7. I have always felt that Americans, as a society, are impatient, selfish, and lazy.I feel we are slowly killing ourselves and have much to learn from the people of “less amazing” countries (aka all the others) that are healthier and seem to be enjoying life way more than we are. Obviously I am being sarcastic about non-Americans being beneath us, because I feel it is often the other way around. I truly believe that our society is toxic. We have disease rates rising every year, despite the fact that our healthcare is top-notch. The obesity rate doesn’t do anything but inflate, even though we have every stinkin’ resource available to counteract the disease. Yes, obesity is a disease. Big pharma and the GMOs make scads of moolah, so they can afford the advertising that is forced upon us at every opportunity. The messages are so wrong, and we are so busy and stressed to think otherwise. WAKE UP, AMERICA! WHAT WE ARE DOING IS NOT WORKING! Here, have some more processed carbs, stay awake because you’re so stressed that insomnia is your best friend, and continue to experience numerous health issues for which you’re told to pop another pill. IT IS RIDICULOUS!

8. It frustrates me that I have friends and family members who have all sorts of health conditions and never seem to get any better. I want so badly to be able to just take the reins and do it for them. If I could do that, I wouldn’t be living in Baton Rouge, lol…I’d be living it up in a mega-mansion on some sunny beach! Anyhow, it’s not because people do not want to get better, although I do feel that we can become attached to our issues/diseases and they serve a “purpose” as an escape route, means of foregoing responsibility, and/or coping mechanism. Seriously, does anyone actually WANT to smoke? Of course not, but it becomes a very serious habit and the idea of quitting can seem to be too much for many who are addicted. The same rings true for other health issues.

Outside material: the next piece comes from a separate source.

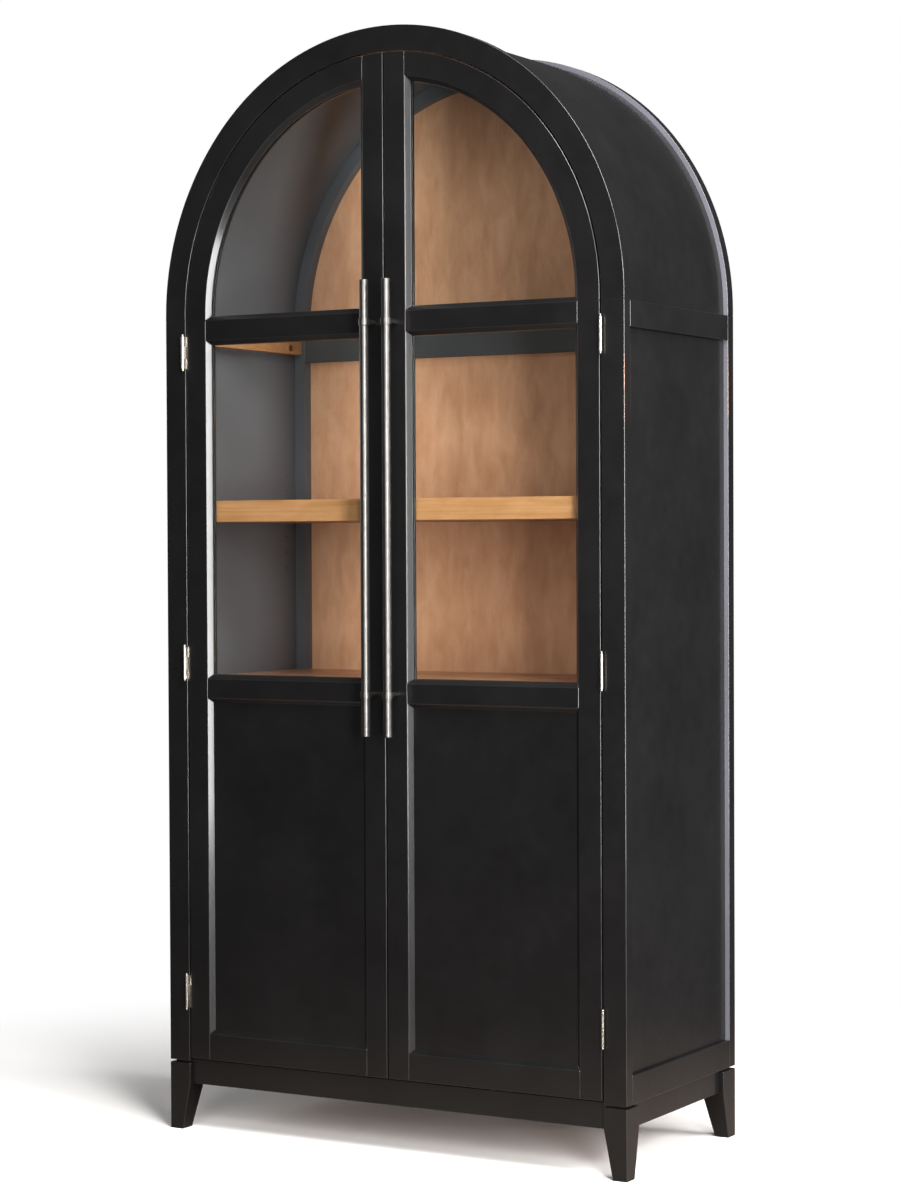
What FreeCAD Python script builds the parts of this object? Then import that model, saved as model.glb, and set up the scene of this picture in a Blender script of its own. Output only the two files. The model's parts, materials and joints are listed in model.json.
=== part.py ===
import FreeCAD, Part

# Arched display cabinet: a lacquered case on four tapered legs, a hood with a
# three-centred arch, and two glazed doors on butt hinges with long bar pulls.
# Millimetres. +Z up, +X to the right, the doors face -Y. The origin is the
# bottom centre of the whole object, its door pulls included.

import math
import os
from FreeCAD import Vector

# ---- case -------------------------------------------------------------
WIDTH = 1011.0
HEIGHT = 2134.0
CASE_DEPTH = 473.0
HALF = WIDTH / 2
SEAM = 1596.5                 # the hood stands on the lower case here
SPRING = 1607.6               # where the straight sides turn into the arch
SIDE_RADIUS = 545.0           # radius of the arch's two flat side arcs
STILE_WIDTH = 47.0            # stiles and arch rings, seen from the front
STILE_DEPTH = 25.0            # the same pieces, seen from the side
RECESS = 9.0                  # panels and aprons stand back from the frame
PANEL_BOARD = 12.0
REAR_INNER_DEPTH = 42.0       # inside part of the rear stiles
BACK_BOARD = 6.0
BACK_RECESS = 13.0            # the back boards lie this far in from the rear
BACK_LAP = 12.5               # how far the back boards lap onto the rear frame

# ---- base -------------------------------------------------------------
LEG_TOP = 132.0
STILE_BOTTOM = 137.0
APRON_BOTTOM = 91.0
APRON_TOP = 140.0
APRON_DEPTH = 21.0
FRONT_LEG_DEPTH = 50.0
REAR_LEG_DEPTH = 55.0
FOOT_WIDTH = 29.0
FOOT_DEPTH = 32.0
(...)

Many people become so controlled by their numerous issues that they seem to merge with them. Ever been around one of those people who seems to always talk about their aches and pains, allergies, or whatever? It’s annoying. It’s as if all they can think about are their negative conditions. I can say this because I’ve been there and lived that way for a long time. I was depressed and in a very dark place from the age of 17-25, and even though I rarely talked about how miserable I was, it was clear to those around me. Bottom line: People do not like to be around unhappy and/or unhealthy people! Bottom line número dos: The body and the mind are interconnected. If the mind is sick, the body is sick, and vice versa. Until a person is mentally able to take control of their health, they will do nothing but get worse.

I am going to stop here for now. So, yes…there will be a Part 2 tomorrow! I haven’t even started talking about the schtuff that’s hit more with me (and with my gut)!